J'ai aussi l'avantage de photographier un homme qui a beaucoup de charisme, ce mélange de forte personnalité et de style.

Pour le visuel, Elio Di Rupo s'offre pleinement à la photo car sa silhouette longiligne correspond tout à fait aux canons de la mode actuelle. Je pense sincèrement que Pete Souza, qui photographie Obama depuis des années, profite de la même 'règle d'or'. Je m'inscris dans cette démarche.

On a oublié que les 100 premiers jours de Reagan Président ont été photographiés par Salgado.

C'est de cela qu'il faut parler avec vos étudiants.'

Roger Job

Quelques mots sur l'auteur

Roger Job est rédacteur et photographe. Il a obtenu un diplôme en journalisme à l’Institut des Hautes Etudes en Communications Sociales de Bruxelles.

Ses reportages sont publiés en Belgique et à l’étranger : Paris-Match, Elle, Newsweek, The Independant on Sunday, Geo, Le Monde 2, La Repubblica, National Geographic… Ses photographies ont été diffusées par l’agence Gamma jusqu’en 2004 et aujourd’hui par l’agence Reporters.

Son itinéraire photographique l’a mené aux côtés des victimes de catastrophes et de guerres.
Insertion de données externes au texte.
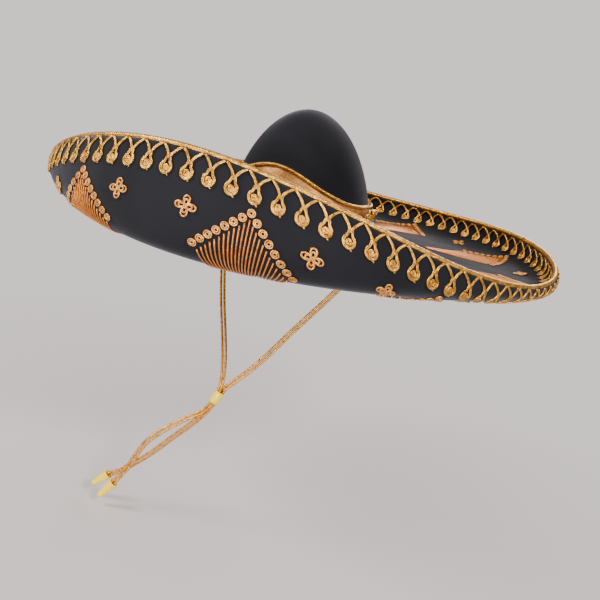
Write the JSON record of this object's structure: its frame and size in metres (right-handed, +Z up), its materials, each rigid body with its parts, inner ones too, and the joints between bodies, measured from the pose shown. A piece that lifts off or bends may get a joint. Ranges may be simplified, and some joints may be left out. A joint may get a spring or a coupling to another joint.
{
  "type": "charro sombrero",
  "caption": "Wide-brimmed charro sombrero with a rolled brim, tapered crown, looped braid trim, embroidered fans, a hatband and a hanging chin cord with slide bead.",
  "frame": {"origin": "centre of the head opening, in the plane of the crown's foot", "axes": "+Z up through the crown, -Y to the front of the hat, +X to the wearer's left"},
  "size_m": [0.6236, 0.633, 0.5018],
  "materials": {
    "black_velvet": "short cotton-backed velvet pile, matt with a faint sheen at grazing angles",
    "crown_board": "stiff pressed felt board, uncoated",
    "rim_steel": "drawn spring-steel wire",
    "gold_braid": "metallic gold yarn braid, bright and glittering with deep orange shadows",
    "gold_lame": "gold lame ribbon, metallic woven sheen",
    "pale_lame": "white and silver lame satin, metallic sheen",
    "gold_thread": "orange-gold rayon embroidery thread, satin gloss",
    "copper_thread": "coppery gold looped soutache cord",
    "sweat_leather": "thin brown sweatband leather, stitched",
    "lining_satin": "black lining satin",
    "bow_satin": "black satin ribbon",
    "eyelet_brass": "rolled brass eyelet",
    "chin_braid": "round braided metallic gold cord",
    "yellow_plastic": "glossy moulded yellow plastic"
  },
  "bodies": {
    "hat": {"brim_core": "crown_board", "crown_core": "crown_board", "brim_top_velvet": "black_velvet", "brim_under_velvet": "black_velvet", "crown_velvet": "black_velvet", "crown_lining": "lining_satin", "rim_wire": "rim_steel", "rim_binding": "gold_braid", "rim_braid_outer": "gold_braid", "rim_braid_inner": "gold_braid", "hatband_ribbon": "gold_lame", "hatband_cord_bottom": "gold_braid", "hatband_cord_top": "gold_braid", "hatband_bow": "gold_lame", "lame_petals": "pale_lame", "petal_outline_cords": "gold_braid", "fan_threads_under": "gold_thread", "fan_borders_under": "copper_thread", "fan_threads_top": "gold_thread", "fan_borders_top": "copper_thread", "flowers_under": "copper_thread", "flowers_top": "copper_thread", "sweatband": "sweat_leather", "sweatband_bow": "bow_satin", "cord_eyelet_left": "eyelet_brass", "cord_eyelet_right": "eyelet_brass", "cord_knot_left": "chin_braid", "cord_knot_right": "chin_braid"},
    "chin_cord": {"chin_cord_left_front": "chin_braid", "chin_cord_left_back": "chin_braid", "chin_cord_right_front": "chin_braid", "chin_cord_right_back": "chin_braid", "cord_tip_left": "yellow_plastic", "cord_tip_right": "yellow_plastic"},
    "slide_bead": {"slide_bead": "yellow_plastic"}
  },
  "joints": [
    {"name": "chin_cord_swing", "type": "hinge", "parent": "hat", "child": "chin_cord", "pos_m": [0, 0, -0.006], "axis": [1, 0, 0], "range_deg": [-50, 60]},
    {"name": "bead_slide", "type": "slide", "parent": "chin_cord", "child": "slide_bead", "axis": [-0.329, -0.1794, -0.9271], "range_m": [0, 0.012]}
  ]
}
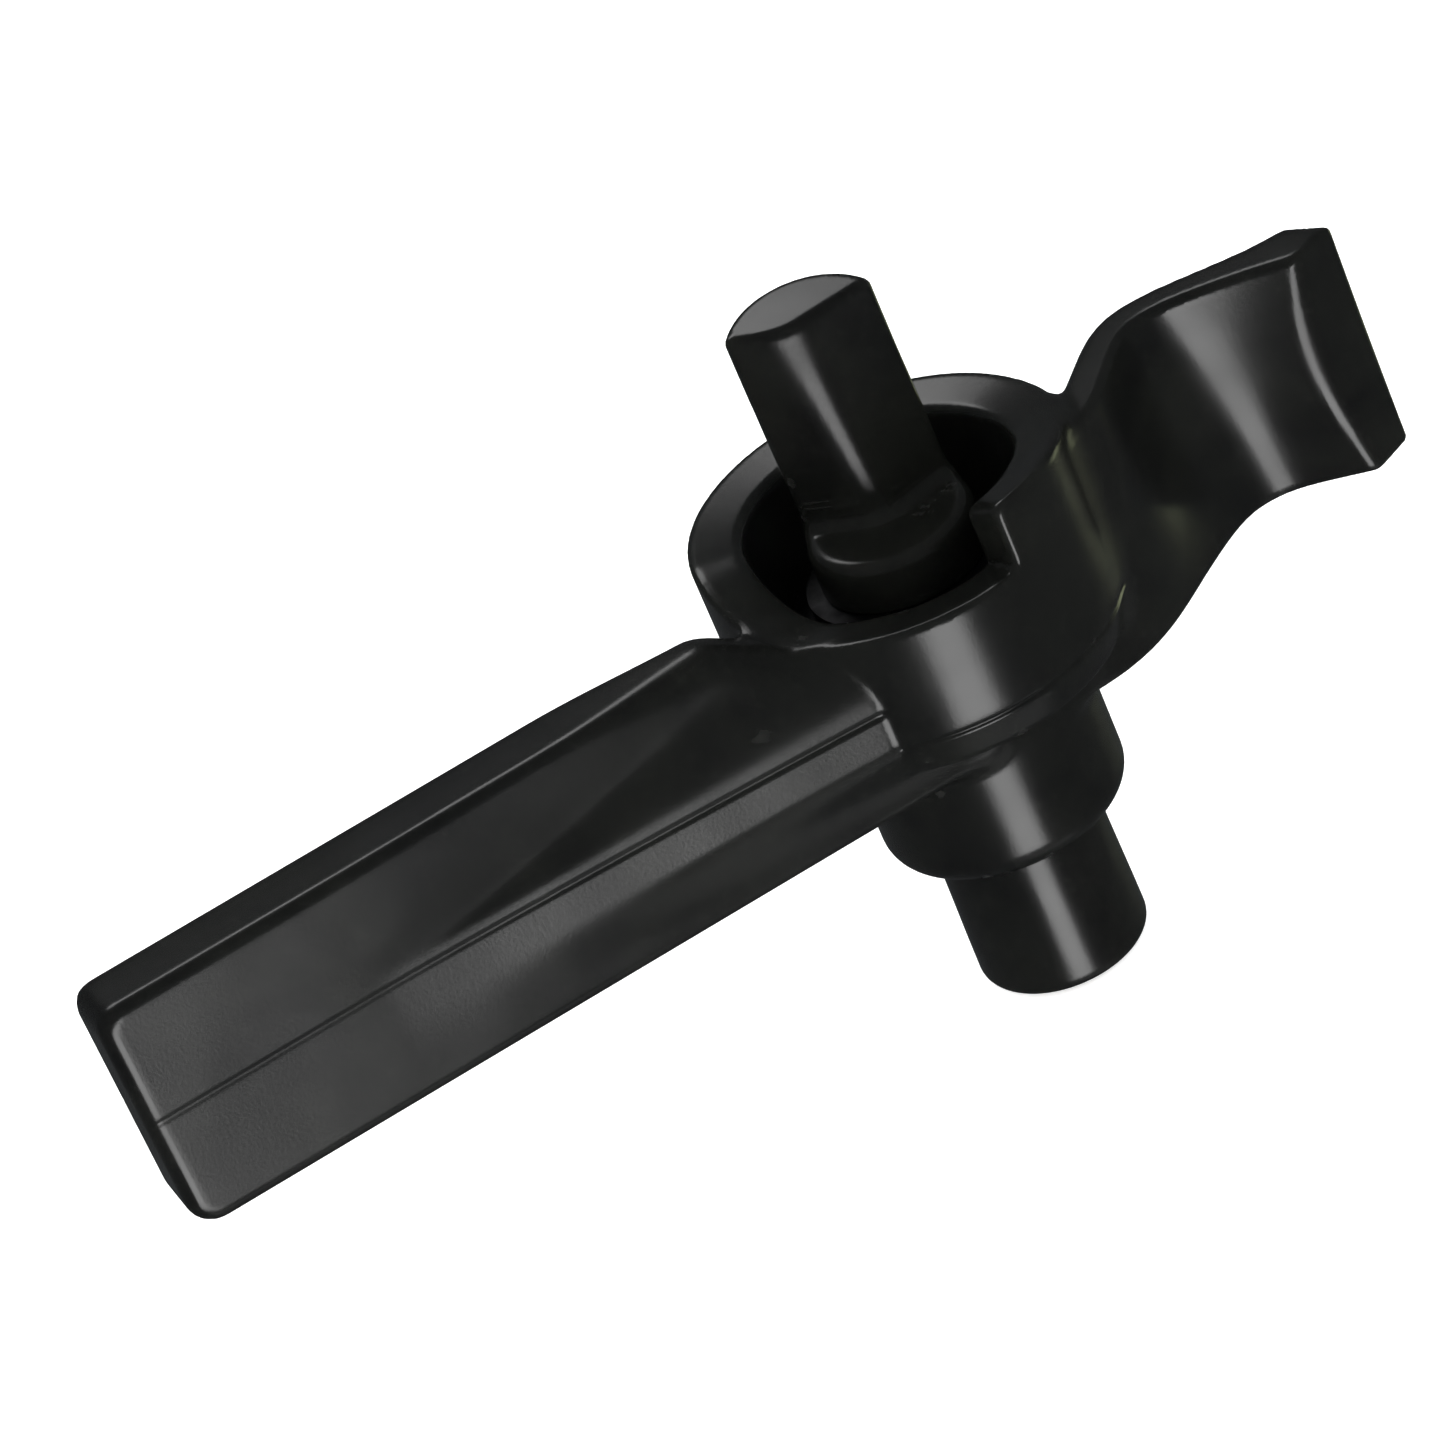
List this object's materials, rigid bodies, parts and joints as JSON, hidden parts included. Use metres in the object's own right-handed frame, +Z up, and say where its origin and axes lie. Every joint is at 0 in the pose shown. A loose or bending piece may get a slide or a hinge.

Prix Reporters sans frontières Belgique en 1992 pour un reportage sur l’exode des réfugiés mozambicains en Afrique du Sud, il a obtenu en 1999 le prix de la Fondation SPES pour son travail sur 'Les derniers Peuples pasteurs de l’humanité'. Il a publié Lettres sans frontières (Complexe, 1994), Congo 2000 (Luc Pire, 2000) et Des Hommes et des Chevaux (Luc Pire, 2004). Ses images ont été montrées à Bruxelles, Paris, Hong-Kong, Amsterdam (Expo Populations en Danger 1998), à New York (Expo Congo 2000 au Conseil de Sécurité des Nations Unies), à Perpignan (sélection à Visa pour l’Image 2004), et à Stavelot (Expo Des Hommes et des Chevaux (2006), 16.732 visiteurs). En 2007, il réalise une commande : « portrait de l’homme et sa voiture » pour l’Association Européenne de Constructeurs Automobiles (ACEA).

Son dernier reportage 'Les premiers derniers hommes', sur les nomades Turkana, nous plonge dans le quotidien de ce peuple de pasteurs, au Kenya. Des images d'une rare beauté qui traitent de la réalité de ces hommes et des difficultés qu'ils rencontrent suite aux conséquences concrètes du réchauffement climatique.